Information provided:
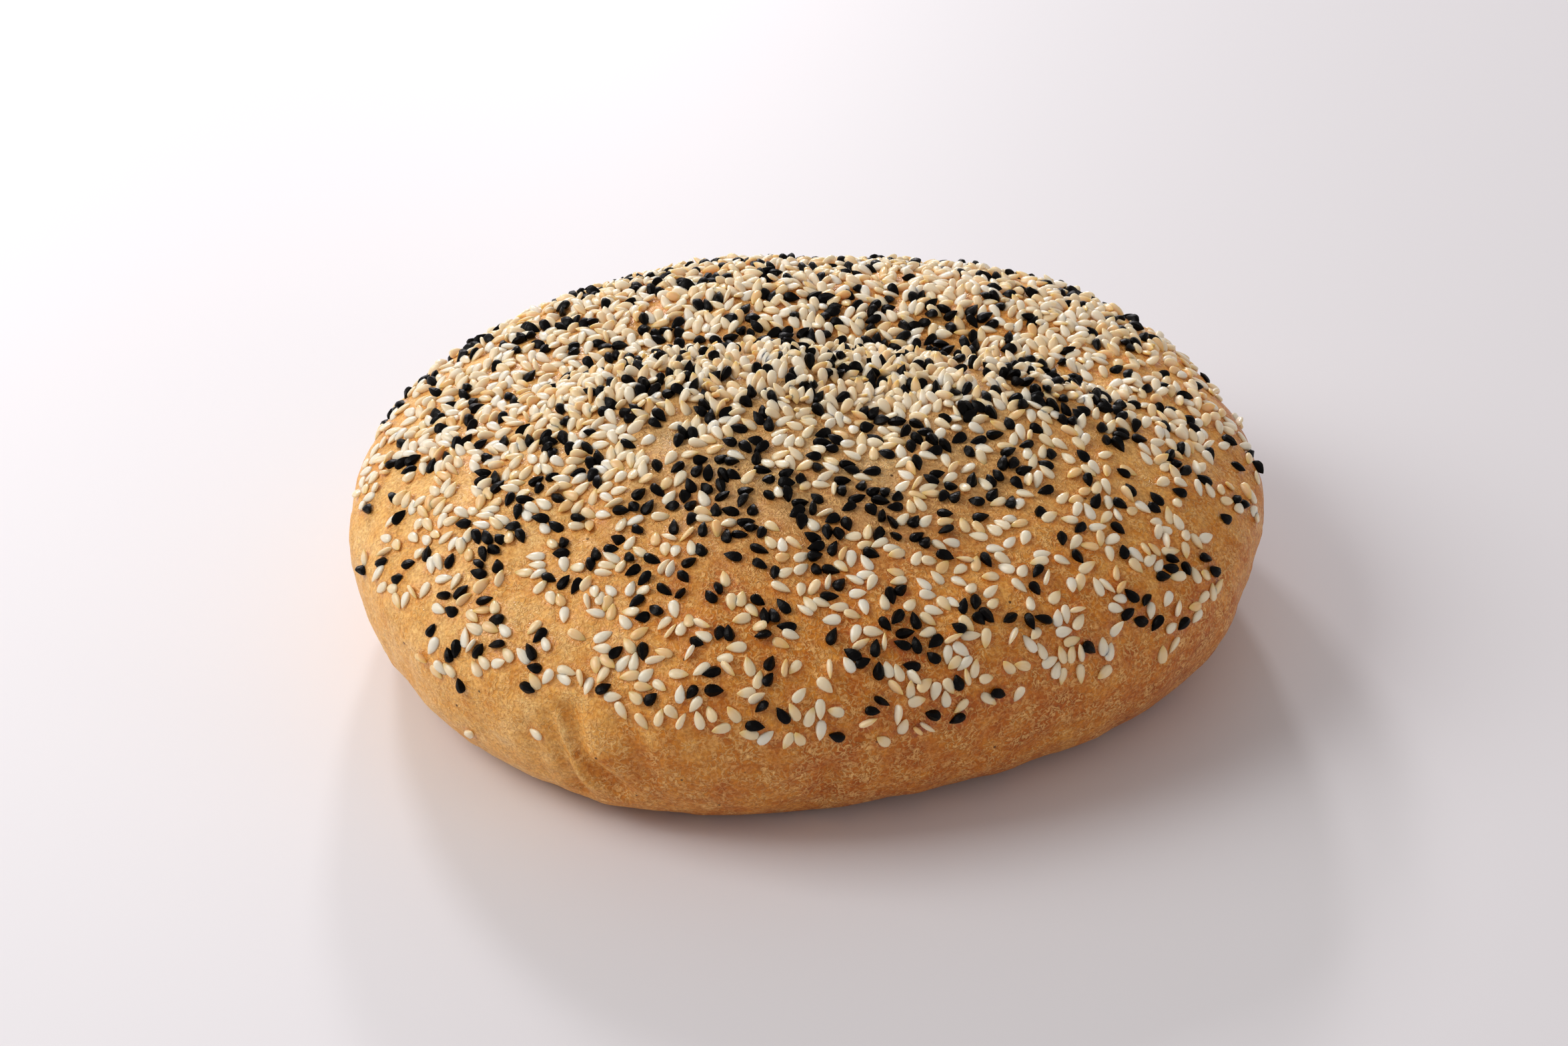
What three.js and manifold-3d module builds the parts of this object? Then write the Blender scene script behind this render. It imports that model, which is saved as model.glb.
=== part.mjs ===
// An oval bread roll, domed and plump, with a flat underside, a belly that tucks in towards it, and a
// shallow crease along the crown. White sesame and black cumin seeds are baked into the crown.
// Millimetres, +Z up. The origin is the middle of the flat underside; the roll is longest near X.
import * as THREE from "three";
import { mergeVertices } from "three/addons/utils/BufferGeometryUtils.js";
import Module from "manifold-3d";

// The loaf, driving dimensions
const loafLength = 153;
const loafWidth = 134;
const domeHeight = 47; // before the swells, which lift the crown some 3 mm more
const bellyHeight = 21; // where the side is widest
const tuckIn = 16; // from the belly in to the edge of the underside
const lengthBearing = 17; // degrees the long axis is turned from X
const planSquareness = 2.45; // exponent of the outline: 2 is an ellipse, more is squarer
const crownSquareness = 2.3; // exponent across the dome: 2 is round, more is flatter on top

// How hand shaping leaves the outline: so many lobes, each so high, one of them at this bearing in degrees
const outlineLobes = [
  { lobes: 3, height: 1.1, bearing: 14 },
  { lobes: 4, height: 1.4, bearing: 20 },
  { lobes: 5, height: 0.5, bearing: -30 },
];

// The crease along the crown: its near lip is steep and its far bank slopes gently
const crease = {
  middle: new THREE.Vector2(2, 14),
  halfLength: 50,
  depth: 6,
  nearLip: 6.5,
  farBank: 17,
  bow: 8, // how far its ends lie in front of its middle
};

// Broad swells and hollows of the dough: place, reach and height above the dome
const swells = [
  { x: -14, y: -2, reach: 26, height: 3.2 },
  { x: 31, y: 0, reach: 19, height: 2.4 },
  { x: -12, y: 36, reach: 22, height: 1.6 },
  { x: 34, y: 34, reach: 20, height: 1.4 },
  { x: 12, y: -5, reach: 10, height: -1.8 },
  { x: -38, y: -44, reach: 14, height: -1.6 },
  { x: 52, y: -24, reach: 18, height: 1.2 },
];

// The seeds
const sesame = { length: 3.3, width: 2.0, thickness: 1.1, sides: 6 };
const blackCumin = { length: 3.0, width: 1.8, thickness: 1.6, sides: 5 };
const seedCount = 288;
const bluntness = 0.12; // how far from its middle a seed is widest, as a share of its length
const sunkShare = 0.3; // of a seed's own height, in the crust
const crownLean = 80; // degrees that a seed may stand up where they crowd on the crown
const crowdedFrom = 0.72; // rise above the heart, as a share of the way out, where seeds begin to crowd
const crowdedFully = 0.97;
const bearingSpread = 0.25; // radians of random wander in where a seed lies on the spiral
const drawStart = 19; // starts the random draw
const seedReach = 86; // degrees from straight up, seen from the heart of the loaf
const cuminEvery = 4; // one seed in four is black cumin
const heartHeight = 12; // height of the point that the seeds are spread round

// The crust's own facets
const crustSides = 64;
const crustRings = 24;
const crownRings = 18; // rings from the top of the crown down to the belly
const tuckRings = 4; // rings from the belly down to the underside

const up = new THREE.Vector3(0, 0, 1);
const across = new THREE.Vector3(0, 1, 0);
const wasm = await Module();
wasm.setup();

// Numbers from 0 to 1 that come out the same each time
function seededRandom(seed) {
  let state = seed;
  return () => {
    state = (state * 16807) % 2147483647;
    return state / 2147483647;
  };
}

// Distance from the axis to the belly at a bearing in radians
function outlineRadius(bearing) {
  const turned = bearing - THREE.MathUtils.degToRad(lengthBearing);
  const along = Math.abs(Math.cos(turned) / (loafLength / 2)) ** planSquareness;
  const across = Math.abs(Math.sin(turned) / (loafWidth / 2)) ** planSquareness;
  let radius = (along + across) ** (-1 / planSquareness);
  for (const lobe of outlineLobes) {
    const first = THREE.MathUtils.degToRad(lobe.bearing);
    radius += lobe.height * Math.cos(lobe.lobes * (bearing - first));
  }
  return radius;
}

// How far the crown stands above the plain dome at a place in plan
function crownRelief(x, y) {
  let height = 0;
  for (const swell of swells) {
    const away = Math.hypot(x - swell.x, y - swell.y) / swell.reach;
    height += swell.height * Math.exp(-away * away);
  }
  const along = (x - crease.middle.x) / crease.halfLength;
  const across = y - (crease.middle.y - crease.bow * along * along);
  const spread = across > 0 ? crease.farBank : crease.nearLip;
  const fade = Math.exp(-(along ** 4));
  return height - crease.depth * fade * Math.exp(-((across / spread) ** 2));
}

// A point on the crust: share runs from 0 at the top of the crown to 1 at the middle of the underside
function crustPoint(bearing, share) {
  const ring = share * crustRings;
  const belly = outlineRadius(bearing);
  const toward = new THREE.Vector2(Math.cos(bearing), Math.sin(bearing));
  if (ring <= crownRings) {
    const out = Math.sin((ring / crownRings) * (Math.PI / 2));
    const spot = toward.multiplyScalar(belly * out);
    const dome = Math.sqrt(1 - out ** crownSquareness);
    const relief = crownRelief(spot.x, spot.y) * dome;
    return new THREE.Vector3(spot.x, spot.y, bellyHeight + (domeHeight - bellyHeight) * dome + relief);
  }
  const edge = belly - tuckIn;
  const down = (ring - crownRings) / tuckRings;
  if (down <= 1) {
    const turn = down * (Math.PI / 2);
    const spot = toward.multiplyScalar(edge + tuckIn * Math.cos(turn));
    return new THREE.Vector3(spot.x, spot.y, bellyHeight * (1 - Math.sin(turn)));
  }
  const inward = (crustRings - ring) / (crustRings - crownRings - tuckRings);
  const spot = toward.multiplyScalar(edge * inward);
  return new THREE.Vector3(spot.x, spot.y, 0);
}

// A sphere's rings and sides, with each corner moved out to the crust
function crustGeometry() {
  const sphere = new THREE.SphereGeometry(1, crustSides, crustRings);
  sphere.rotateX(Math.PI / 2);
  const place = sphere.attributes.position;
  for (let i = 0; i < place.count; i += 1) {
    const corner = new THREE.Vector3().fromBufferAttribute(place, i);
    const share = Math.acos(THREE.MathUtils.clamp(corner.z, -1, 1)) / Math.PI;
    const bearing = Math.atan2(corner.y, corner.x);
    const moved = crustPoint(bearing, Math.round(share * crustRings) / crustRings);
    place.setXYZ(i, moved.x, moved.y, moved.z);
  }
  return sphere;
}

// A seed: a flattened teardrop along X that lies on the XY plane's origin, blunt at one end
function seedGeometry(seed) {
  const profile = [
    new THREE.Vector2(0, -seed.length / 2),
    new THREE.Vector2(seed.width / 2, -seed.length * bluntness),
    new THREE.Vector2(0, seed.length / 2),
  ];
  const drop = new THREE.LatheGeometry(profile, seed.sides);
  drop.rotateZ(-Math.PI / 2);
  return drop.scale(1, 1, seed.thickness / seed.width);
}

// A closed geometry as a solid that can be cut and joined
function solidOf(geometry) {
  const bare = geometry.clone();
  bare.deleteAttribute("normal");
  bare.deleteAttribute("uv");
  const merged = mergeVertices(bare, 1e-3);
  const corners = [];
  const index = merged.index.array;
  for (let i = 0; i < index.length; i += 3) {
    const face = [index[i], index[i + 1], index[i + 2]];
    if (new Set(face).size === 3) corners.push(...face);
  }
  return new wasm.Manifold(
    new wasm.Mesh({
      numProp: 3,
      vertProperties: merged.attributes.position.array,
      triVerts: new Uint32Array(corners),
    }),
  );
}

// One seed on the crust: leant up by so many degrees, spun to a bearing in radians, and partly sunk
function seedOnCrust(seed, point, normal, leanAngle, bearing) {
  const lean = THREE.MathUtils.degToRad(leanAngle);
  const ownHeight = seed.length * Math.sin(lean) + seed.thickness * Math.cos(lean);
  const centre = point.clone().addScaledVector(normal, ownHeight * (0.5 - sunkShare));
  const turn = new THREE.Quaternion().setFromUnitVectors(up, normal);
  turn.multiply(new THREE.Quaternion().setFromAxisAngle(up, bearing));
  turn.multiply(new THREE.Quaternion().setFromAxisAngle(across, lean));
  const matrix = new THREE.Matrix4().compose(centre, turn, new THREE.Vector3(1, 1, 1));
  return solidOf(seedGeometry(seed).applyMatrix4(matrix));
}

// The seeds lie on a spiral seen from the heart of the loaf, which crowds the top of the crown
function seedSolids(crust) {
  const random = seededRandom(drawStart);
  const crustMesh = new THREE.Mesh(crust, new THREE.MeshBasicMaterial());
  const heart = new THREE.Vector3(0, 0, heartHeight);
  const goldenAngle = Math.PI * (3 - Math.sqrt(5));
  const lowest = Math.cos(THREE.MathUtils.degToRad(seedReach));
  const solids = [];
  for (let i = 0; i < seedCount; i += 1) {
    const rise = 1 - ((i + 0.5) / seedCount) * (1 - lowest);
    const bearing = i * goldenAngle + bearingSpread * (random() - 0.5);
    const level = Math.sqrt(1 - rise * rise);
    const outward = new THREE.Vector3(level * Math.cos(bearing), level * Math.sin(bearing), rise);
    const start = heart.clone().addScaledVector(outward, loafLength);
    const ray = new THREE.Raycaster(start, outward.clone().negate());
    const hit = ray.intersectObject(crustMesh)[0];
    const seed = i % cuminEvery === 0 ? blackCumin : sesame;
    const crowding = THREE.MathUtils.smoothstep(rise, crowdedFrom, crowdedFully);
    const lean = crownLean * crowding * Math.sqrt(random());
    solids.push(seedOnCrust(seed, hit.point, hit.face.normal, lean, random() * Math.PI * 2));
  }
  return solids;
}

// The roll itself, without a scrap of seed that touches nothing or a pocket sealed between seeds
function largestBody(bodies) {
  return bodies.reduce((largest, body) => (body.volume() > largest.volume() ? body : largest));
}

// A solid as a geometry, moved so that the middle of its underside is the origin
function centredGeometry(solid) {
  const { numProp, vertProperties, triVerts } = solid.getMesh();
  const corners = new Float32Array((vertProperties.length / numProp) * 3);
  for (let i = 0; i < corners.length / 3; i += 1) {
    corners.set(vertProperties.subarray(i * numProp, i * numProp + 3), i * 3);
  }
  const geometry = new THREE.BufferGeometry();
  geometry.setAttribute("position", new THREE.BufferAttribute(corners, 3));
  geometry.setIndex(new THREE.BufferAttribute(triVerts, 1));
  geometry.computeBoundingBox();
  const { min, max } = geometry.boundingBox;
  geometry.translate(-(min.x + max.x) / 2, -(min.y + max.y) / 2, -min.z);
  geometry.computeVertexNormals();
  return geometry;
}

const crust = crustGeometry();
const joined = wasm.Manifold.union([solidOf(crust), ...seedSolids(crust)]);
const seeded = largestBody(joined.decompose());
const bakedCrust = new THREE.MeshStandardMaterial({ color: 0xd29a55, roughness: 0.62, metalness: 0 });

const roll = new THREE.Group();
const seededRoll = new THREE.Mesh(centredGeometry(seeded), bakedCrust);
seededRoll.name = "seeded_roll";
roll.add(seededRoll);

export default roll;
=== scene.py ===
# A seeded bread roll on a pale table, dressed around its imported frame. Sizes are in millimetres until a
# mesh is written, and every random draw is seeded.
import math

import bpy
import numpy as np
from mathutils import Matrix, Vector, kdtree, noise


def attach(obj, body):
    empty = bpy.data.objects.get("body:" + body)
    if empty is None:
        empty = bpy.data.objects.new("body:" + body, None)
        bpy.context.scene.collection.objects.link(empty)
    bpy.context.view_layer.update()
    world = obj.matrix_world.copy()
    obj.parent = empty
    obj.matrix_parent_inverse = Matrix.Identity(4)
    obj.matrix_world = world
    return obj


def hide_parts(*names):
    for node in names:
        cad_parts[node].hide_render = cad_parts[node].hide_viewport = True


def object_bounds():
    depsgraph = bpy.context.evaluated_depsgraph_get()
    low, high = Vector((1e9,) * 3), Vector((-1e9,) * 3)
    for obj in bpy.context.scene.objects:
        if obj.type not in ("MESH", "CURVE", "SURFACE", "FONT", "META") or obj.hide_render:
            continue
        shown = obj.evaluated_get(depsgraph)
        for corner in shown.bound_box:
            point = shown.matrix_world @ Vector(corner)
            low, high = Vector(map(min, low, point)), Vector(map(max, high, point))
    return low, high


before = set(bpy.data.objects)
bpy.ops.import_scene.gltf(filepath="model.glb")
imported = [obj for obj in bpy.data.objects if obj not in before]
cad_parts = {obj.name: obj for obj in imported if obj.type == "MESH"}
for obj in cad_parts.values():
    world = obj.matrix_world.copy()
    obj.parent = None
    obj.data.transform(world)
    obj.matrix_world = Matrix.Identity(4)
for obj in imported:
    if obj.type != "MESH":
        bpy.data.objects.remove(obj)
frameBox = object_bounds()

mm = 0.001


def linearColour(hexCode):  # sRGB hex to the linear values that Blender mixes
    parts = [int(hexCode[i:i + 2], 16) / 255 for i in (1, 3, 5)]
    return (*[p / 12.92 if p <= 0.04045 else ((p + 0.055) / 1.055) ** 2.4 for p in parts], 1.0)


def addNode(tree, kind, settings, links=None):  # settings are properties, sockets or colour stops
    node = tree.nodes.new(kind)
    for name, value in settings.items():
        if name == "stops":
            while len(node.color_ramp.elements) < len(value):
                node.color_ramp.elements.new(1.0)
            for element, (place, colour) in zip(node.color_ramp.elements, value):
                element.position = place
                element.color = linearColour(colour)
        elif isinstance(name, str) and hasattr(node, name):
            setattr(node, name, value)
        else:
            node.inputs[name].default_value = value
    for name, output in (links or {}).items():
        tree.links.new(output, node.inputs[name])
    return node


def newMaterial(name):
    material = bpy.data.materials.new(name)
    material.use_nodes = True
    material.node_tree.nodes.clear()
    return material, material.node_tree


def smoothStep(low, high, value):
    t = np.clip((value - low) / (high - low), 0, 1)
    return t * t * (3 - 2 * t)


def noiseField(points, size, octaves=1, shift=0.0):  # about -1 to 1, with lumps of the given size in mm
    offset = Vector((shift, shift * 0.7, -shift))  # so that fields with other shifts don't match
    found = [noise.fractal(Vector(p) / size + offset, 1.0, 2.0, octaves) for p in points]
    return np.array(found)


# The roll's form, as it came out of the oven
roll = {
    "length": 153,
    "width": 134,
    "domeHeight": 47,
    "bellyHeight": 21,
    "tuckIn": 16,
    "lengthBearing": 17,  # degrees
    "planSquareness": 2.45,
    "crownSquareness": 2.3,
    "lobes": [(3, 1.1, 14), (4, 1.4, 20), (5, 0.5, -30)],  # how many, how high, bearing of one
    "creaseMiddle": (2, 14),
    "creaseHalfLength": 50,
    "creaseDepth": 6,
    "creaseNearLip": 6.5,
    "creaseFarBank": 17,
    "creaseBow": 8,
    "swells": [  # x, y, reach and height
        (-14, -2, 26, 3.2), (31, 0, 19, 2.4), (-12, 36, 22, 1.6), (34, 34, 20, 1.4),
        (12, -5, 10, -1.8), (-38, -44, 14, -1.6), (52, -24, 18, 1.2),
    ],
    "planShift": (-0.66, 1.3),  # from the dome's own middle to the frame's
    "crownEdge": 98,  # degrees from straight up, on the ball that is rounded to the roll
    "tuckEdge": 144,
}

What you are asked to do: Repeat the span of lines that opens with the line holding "const crust = crustGeometry();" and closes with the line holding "from mathutils import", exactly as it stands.

Correct output:
const crust = crustGeometry();
const joined = wasm.Manifold.union([solidOf(crust), ...seedSolids(crust)]);
const seeded = largestBody(joined.decompose());
const bakedCrust = new THREE.MeshStandardMaterial({ color: 0xd29a55, roughness: 0.62, metalness: 0 });

const roll = new THREE.Group();
const seededRoll = new THREE.Mesh(centredGeometry(seeded), bakedCrust);
seededRoll.name = "seeded_roll";
roll.add(seededRoll);

export default roll;
=== scene.py ===
# A seeded bread roll on a pale table, dressed around its imported frame. Sizes are in millimetres until a
# mesh is written, and every random draw is seeded.
import math

import bpy
import numpy as np
from mathutils import Matrix, Vector, kdtree, noise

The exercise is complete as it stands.